Ambon, 4/8 (Antara Maluku) - Garuda Sakti Aliansi Indonesia (GSAI) Kabupaten Buru mengancam akan melaporkan Serka AW, oknum Babinsa di Kayeli kepada atasannya secara berjenjang, terkait persoalan jabatannya sebagai pelaksana Raja Kayeli.

Ketua GSAI Kabupaten Buru, Ibrahim Wael di Ambon, Kamis, menjelaskan, pihaknya juga akan meneruskan laporan ini kepada Presiden RI selaku pembina dan pelindung lembaga swadaya masyarakat tersebut.

Menurut dia, AW alias Abdullah adalah seorang anggota TNI aktif yang mengangkat diri sebagai pelaksana raja Kayeli pascakematian Fuad Wael, tanpa melalui mekanisme adat dan tradisi leluhur yang berlaku selama ini.

Menurut Ibdrahim, seseorang yang akan diangkat menjadi raja Kayeli adalah berasal dari garis keturunan yang jelas serta mendapat persetujuan para pemangku adat dan imam.

"Raja juga diwajibkan menguasai bahasa asli daerah Buru sebab petuanan regenschap Kayeli membawahi berbagai desa dan dusun yang tersebar pada sembilan kecamatan, termasuk masyarakat yang hidup di pedalaman.

Persetujuan para pemangku adat dan imam ini harus melalui rapat musyawarah adat dan mendapat dukungan semua pihak.

Khusus untuk masyarakat masih hidup di pedalaman ini hanya bisa berkomunikasi dengan bahasa daerah sehingga seorang raja Kayeli harus fasih menguasai bahasa aslinya sendiri.

Menurut dia, pascawafatnya raja Kayeli Muhammad Fuad Wael sejak bulan lalu, ada upaya oknum-oknum tertentu yang mengangkat diri sebagai pelaksana raja Kayeli namun mendapat perlawanan dari para pemimpin adat, imam negeri, maupun masyarakat setempat akibat dinilai menyalahi mekanisme adat leluhur yang berlaku turun-temurun.

Misalnya penunjukkan Mansur Wael alias Onyong sebagai pelaksana raja yang mendapat perlawanan sengit dari masyarakat adat serta imam dan melaporkannya secara resmi ke Gubernur Maluku Said Assagaff.

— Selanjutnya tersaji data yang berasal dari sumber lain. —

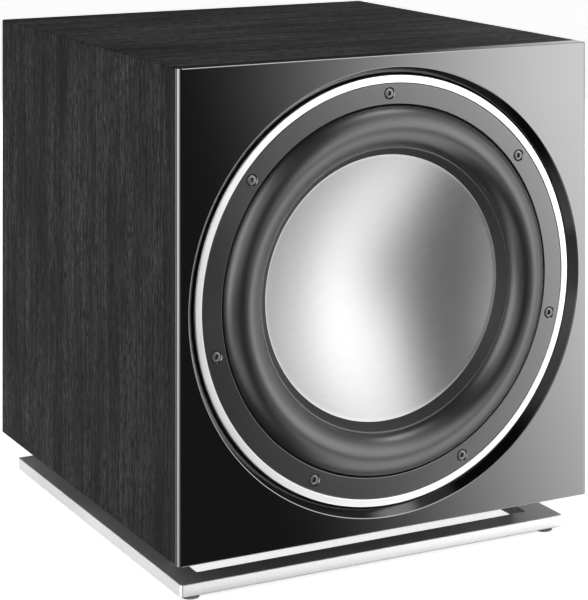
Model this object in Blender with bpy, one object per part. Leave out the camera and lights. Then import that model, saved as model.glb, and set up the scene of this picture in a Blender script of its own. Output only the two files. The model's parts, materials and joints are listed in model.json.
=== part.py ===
"""Free-standing active subwoofer on a raised open base.

Frame: +Z up, the driver faces -Y, the amplifier +Y, and the origin is on the floor under the
middle of the whole object. Depths along the driver are measured back from the front face.
"""
import math

import bmesh
import bpy

# Driving dimensions, in metres.
GAP = 0.0003
CABINET_WIDTH = 0.396
CABINET_HEIGHT = 0.3987
CABINET_DEPTH = 0.4075
BOARD = 0.018
FRONT_BOARD = 0.015
FRONT_EDGE_RADIUS = 0.0036
MITRE_GAP = 0.00025

FOOT_HEIGHT = 0.004
BASE_THICKNESS = 0.0102
BASE_TO_CABINET = 0.0226
BASE_WIDTH = 0.3726
BASE_FRONT = 0.0203
BASE_BACK = 0.396
BASE_RAIL = 0.0227
BASE_SIDE_RAIL = 0.0251

ROLL_PROUD = 0.0055
REAR_PROUD = 0.018
DRIVER_ABOVE_UNDERSIDE = 0.1999

RING_SIDES = 40
SCREW_COUNT = 7
SCREW_CIRCLE = 0.1657
SCREW_HEAD = 0.00435
FLANGE_RADIUS = 0.1739
COIL_RADIUS = 0.0384
OPENING_MOUTH = 0.1885
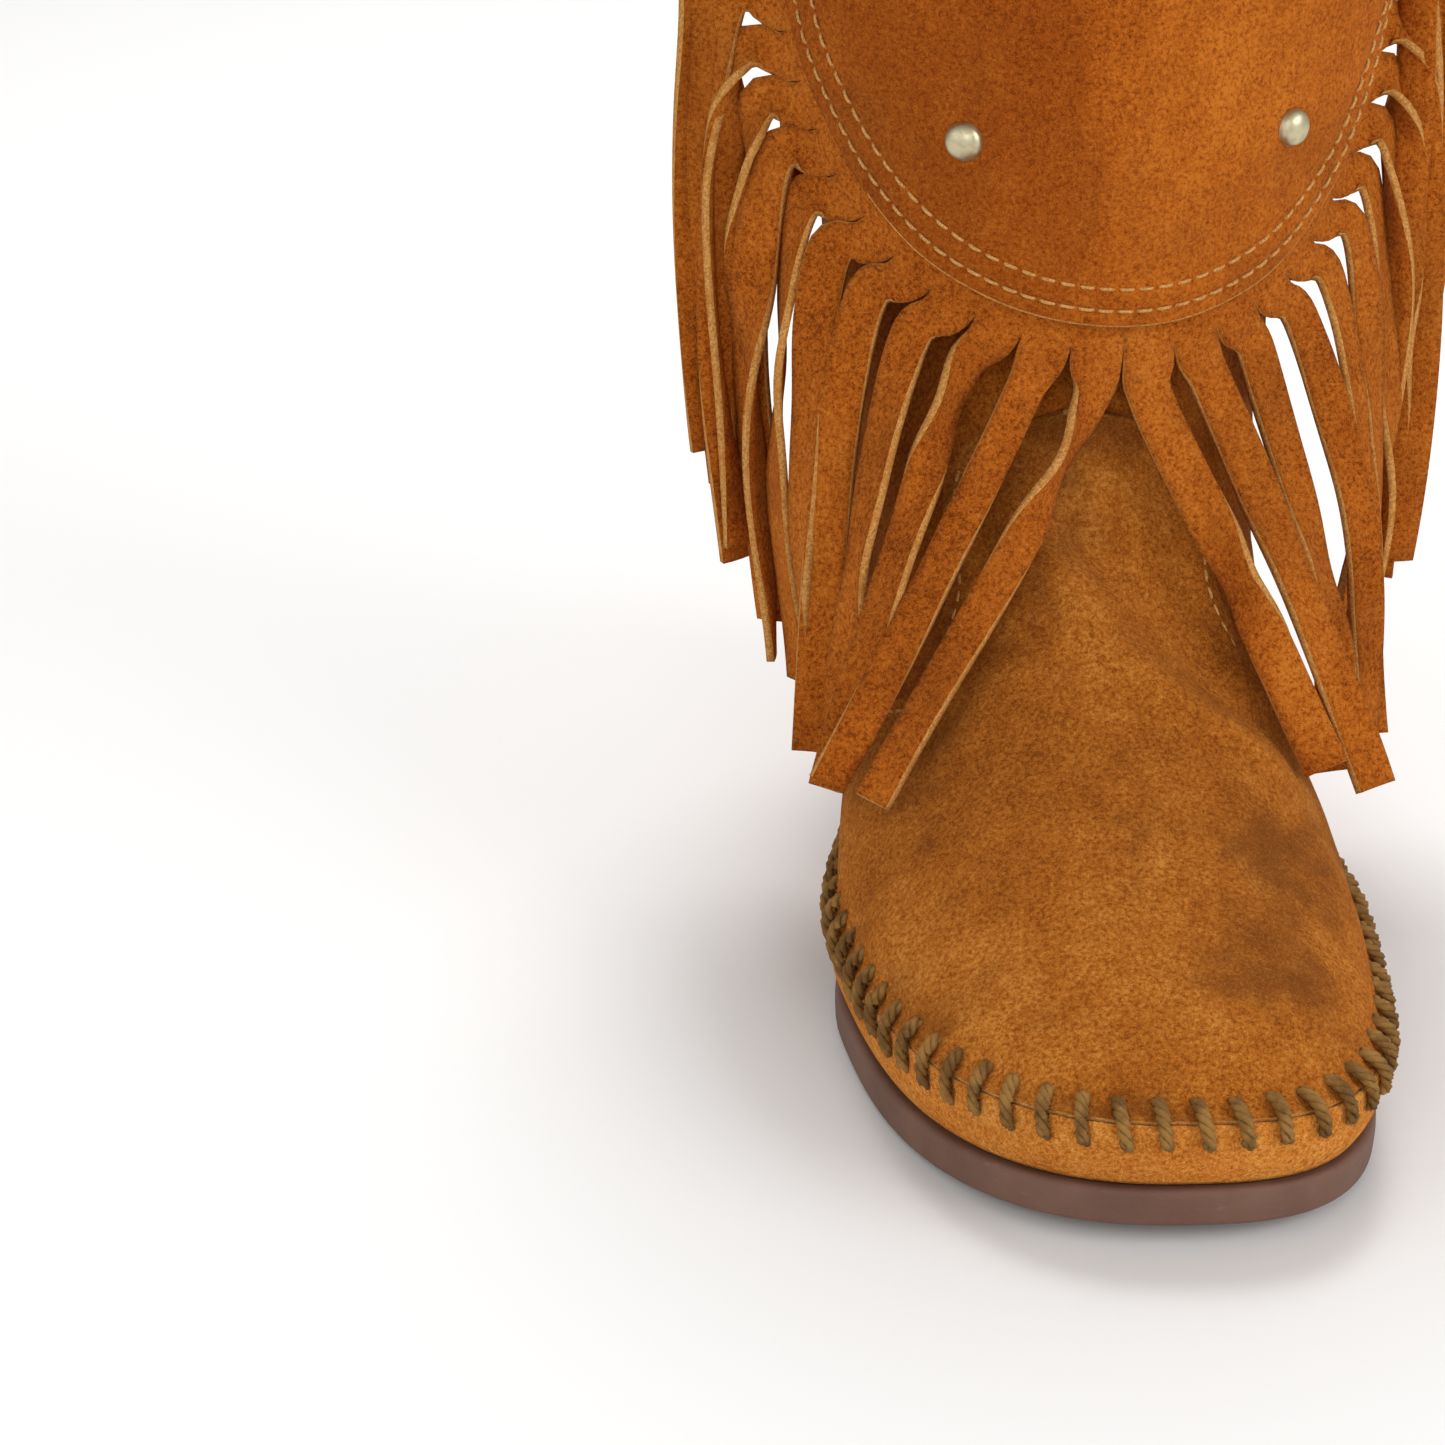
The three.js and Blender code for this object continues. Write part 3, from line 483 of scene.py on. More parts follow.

Kini upaya serupa kembali dilakukan secara sepihak oleh orang-orang tertentu yang telah menunjuk Serka Abdullah Wael sebagai pelaksana raja pada Rabu, (27/7) 2016.

"Mereka melakukan pertemuan di balai desa dan menujuk anggota Koramil Mako itu sebagai pelaksana raja, padahal tidak ada pihak saniri negeri maupun tokoh adat dan imam yang hadir," ujar Ibrahim.

Akibatnya, sebuah tenda yang dibuat untuk acara pertemuan lanjutan di Desa Waebsait dibongkar paksa oleh masyarakat karena tidak menyetujui pertemuan yang dianggap ilegal tersebut.